A GET increase is just one idea, and the governor spoke of “different scenarios” in terms of how the global situation may impact Hawaii and how the state will respond. But it was his strongest signal to date that he’s open to the idea of raising the tax.
He declined to provide specifics but he did say he’s observed a remarkable degree of communication and “synthesis” between the executive and legislative branches to address the budget crisis.
“There’s no jousting,” he said. He said the state could not just “remain frozen.”
There are talks as well with the Hawaii Tourism Authority to assess the repercussions should Japanese travelers stay away from Hawaii, as they have traditionally down in times of natural and manmade disaster.
“We are not going to lay down,” he said.
To that end, a top priority is to send out the message that Hawaii is “open for business. We have been getting calls, so we are trying to redouble, triple, quadruple our efforts that we open and friendly. A drug cartel is not going to murder you here.”

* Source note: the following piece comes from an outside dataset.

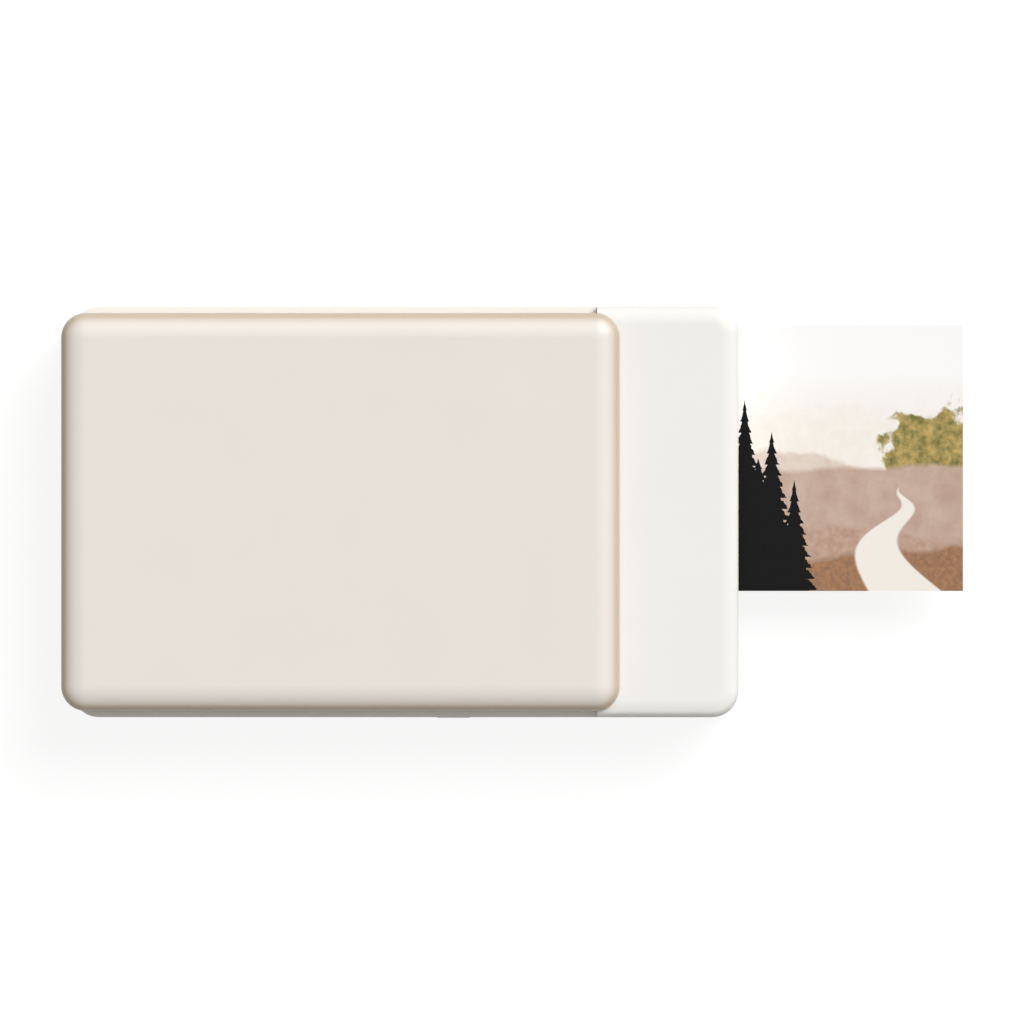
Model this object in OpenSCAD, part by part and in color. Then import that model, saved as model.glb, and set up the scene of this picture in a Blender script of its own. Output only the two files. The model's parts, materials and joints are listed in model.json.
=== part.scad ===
// Compact photo printer for 50 x 76 mm sheets, with a sliding paper cover.
// X runs along the long side and the print leaves at +X, +Y is the back, +Z is up.
// The origin is the middle of the flat bottom that the printer rests on. Millimetres.

/* [Base] */
// Length of the white base along X
base_l = 125; // [123:1:160]
// Width of the white base along Y
base_w = 77; // [76:1:100]
// Radius of the base's corners, seen from above
base_corner_r = 5; // [4.8:0.1:7]
// Wall thickness of the two white mouldings
wall = 1.6; // [1.3:0.1:2.2]
// Floor thickness of the bottom shell
floor_t = 1.6; // [1.3:0.1:2.2]
// Radius that rounds the bottom edge
bottom_edge_r = 2; // [1:0.1:3]
// Radius of the rim of the white deck, where it meets the sides
deck_edge_r = 1.6; // [1.2:0.1:3]
// Radius of the gentle crown inside that rim
deck_crown_r = 8; // [5:0.5:9]
// Thickness of the white deck
deck_t = 1.4; // [1:0.1:2]
// Height of the seam between bottom shell and top frame
split_z = 9.2; // [8.6:0.1:9.6]
// Drop from the deck to the ledge that the cover slides on
rail_drop = 3; // [2.5:0.1:4]
// Thickness of the ledge
ledge_t = 1.6; // [1.2:0.1:2]

/* [Cover] */
// Length of white deck that the closed cover leaves bare
deck_bare = 22.3; // [18:0.1:26]
// Height of the cover's top above the deck
cover_rise = 3; // [2.4:0.1:4]
// How far the cover stands past the base at its closed end
cover_overhang = 2; // [1.8:0.1:4]
// How far the cover's sides stand in from the base's sides
cover_inset = 1.2; // [1.1:0.05:1.5]
// Thickness of the cover's side walls
cover_wall = 1.2; // [1:0.1:1.3]
// Thickness of the cover's roof
cover_roof = 1.6; // [1.2:0.1:2]
// Radius of the cover's rim, where its top meets its sides
cover_edge_r = 2.4; // [1.6:0.1:2.6]
// Radius of the gentle crown inside that rim
cover_crown_r = 7; // [5:0.5:8]
// Radius of the cover's corners, seen from above
cover_corner_r = 4.6; // [4.5:0.1:7]
// Running gap between the cover and the base
cover_gap = 0.25; // [0.15:0.05:0.35]
// Height of the cover's end flap above the table
flap_z = 2; // [1.5:0.5:8]

/* [Paper] */
// Length of a sheet
paper_l = 76; // [70:1:80]
// Width of a sheet
paper_w = 50; // [40:1:54]
// Thickness of a sheet
sheet_t = 0.25; // [0.2:0.01:0.32]
// Sheets left in the tray
sheets = 9; // [1:1:11]
// Length of print that stands out of the slot
print_out = 42.3; // [5:0.1:55]
// Side play between the sheets and the mechanism plates
paper_play = 0.25; // [0.2:0.05:0.5]
// Thickness of the steel lift plate
lift_t = 0.5; // [0.4:0.1:0.8]
// Free travel under the lift plate
lift_gap = 1.2; // [1:0.1:2]

/* [Rollers] */
// Radius of the rubber on the platen and pickup rollers
roller_r = 3.3; // [2.8:0.1:4]
// Radius of both roller shafts
shaft_r = 1.25; // [1:0.05:1.5]
// Width of each pickup tyre
tyre_w = 10; // [6:1:14]
// Gap left at each nip
nip = 0.05; // [0.03:0.01:0.08]
// Radial clearance of a turning shaft
run_fit = 0.04; // [0.02:0.01:0.08]

/* [Gears] */
// Module of every gear
gear_m = 0.5; // [0.45:0.01:0.6]
// Face width of a gear
gear_w = 1.3; // [1:0.1:1.4]
// Play between meshing teeth, along the pitch circle
backlash = 0.12; // [0.08:0.01:0.16]

/* [Electrics] */
// Battery length along X
battery_l = 55; // [30:1:58]
// Battery width along Y
battery_w = 38; // [20:1:44]
// Battery thickness
battery_t = 4.1; // [3:0.1:4.6]
// Width of the motor can
motor_w = 12; // [9:0.5:13]
// Height of the motor can, across its flats
motor_h = 10; // [8:0.5:10]
// Length of the motor can
motor_l = 12; // [9:0.5:12.5]
// Thickness of the circuit board
board_t = 0.8; // [0.6:0.1:1.2]
// Width of the circuit board
board_w = 15.6; // [14:0.1:16]
// Distance of the USB socket from the exit end
port_back = 43.6; // [40:0.1:50]
// Travel of the power button
button_travel = 0.5; // [0.3:0.1:0.6]

/* [Hidden] */

white = "#f0ede8";
beige = "#e9e4db";
steel = "#b9bcc0";
dark = "#2b2c2f";
acetal = "#e6e2d6";
$fn = 48;

// Radial gap of a pressed joint, and of a moulded-on roller or gear
press_fit = 0.005;
bond_fit = 0.01;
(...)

He suggested as well working with the U.S. Department of State to “be more aggressive” visa waivers, in light of the Asia-Pacific Economic Cooperation in Honolulu this November.
The immediate task, however, is closing the $128 million deficit in the fiscal year that ends June 30. “It’s quite clear that it is going to be hard to close this year,” the governor admitted.
What to do about that is, as the governor put it, “in flux.”